__Task goal__: Copy out all of the material, matching it word for word.

— start —

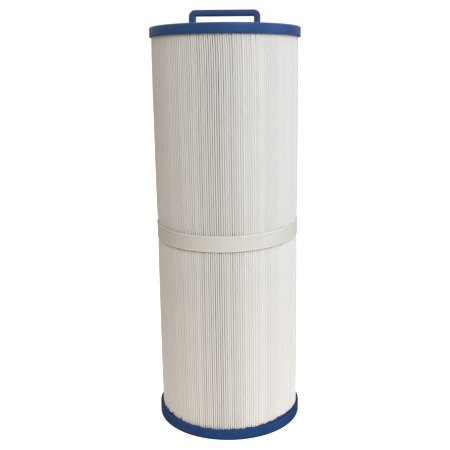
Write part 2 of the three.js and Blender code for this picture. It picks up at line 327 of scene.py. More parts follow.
def object_noise(tree, scale, detail, distortion=0.0):
    """Noise through the object, with features about 1/scale metres wide."""
    place = tree.nodes.new("ShaderNodeTexCoord")
    noise = tree.nodes.new("ShaderNodeTexNoise")
    noise.inputs["Scale"].default_value = scale
    noise.inputs["Detail"].default_value = detail
    noise.inputs["Distortion"].default_value = distortion
    tree.links.new(place.outputs["Object"], noise.inputs["Vector"])
    return noise.outputs["Fac"]


def object_cells(tree, scale, stretch):
    """Distance from a web of lines between random cells, which are about 1/scale metres wide."""
    place = tree.nodes.new("ShaderNodeTexCoord")
    mapping = tree.nodes.new("ShaderNodeMapping")
    mapping.inputs["Scale"].default_value = stretch
    cells = tree.nodes.new("ShaderNodeTexVoronoi")
    cells.feature = "DISTANCE_TO_EDGE"
    cells.inputs["Scale"].default_value = scale
    tree.links.new(place.outputs["Object"], mapping.inputs["Vector"])
    tree.links.new(mapping.outputs["Vector"], cells.inputs["Vector"])
    return cells.outputs["Distance"]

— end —

__Full output__:
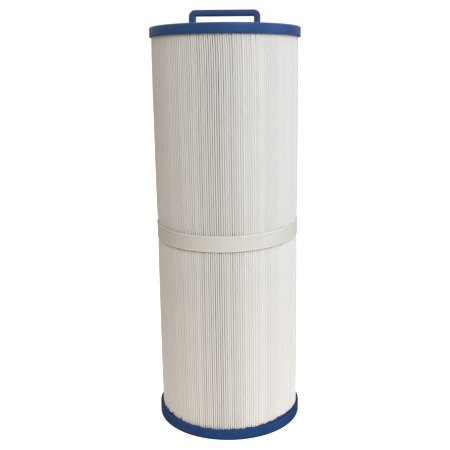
Write part 2 of the three.js and Blender code for this picture. It picks up at line 327 of scene.py. More parts follow.
def object_noise(tree, scale, detail, distortion=0.0):
    """Noise through the object, with features about 1/scale metres wide."""
    place = tree.nodes.new("ShaderNodeTexCoord")
    noise = tree.nodes.new("ShaderNodeTexNoise")
    noise.inputs["Scale"].default_value = scale
    noise.inputs["Detail"].default_value = detail
    noise.inputs["Distortion"].default_value = distortion
    tree.links.new(place.outputs["Object"], noise.inputs["Vector"])
    return noise.outputs["Fac"]


def object_cells(tree, scale, stretch):
    """Distance from a web of lines between random cells, which are about 1/scale metres wide."""
    place = tree.nodes.new("ShaderNodeTexCoord")
    mapping = tree.nodes.new("ShaderNodeMapping")
    mapping.inputs["Scale"].default_value = stretch
    cells = tree.nodes.new("ShaderNodeTexVoronoi")
    cells.feature = "DISTANCE_TO_EDGE"
    cells.inputs["Scale"].default_value = scale
    tree.links.new(place.outputs["Object"], mapping.inputs["Vector"])
    tree.links.new(mapping.outputs["Vector"], cells.inputs["Vector"])
    return cells.outputs["Distance"]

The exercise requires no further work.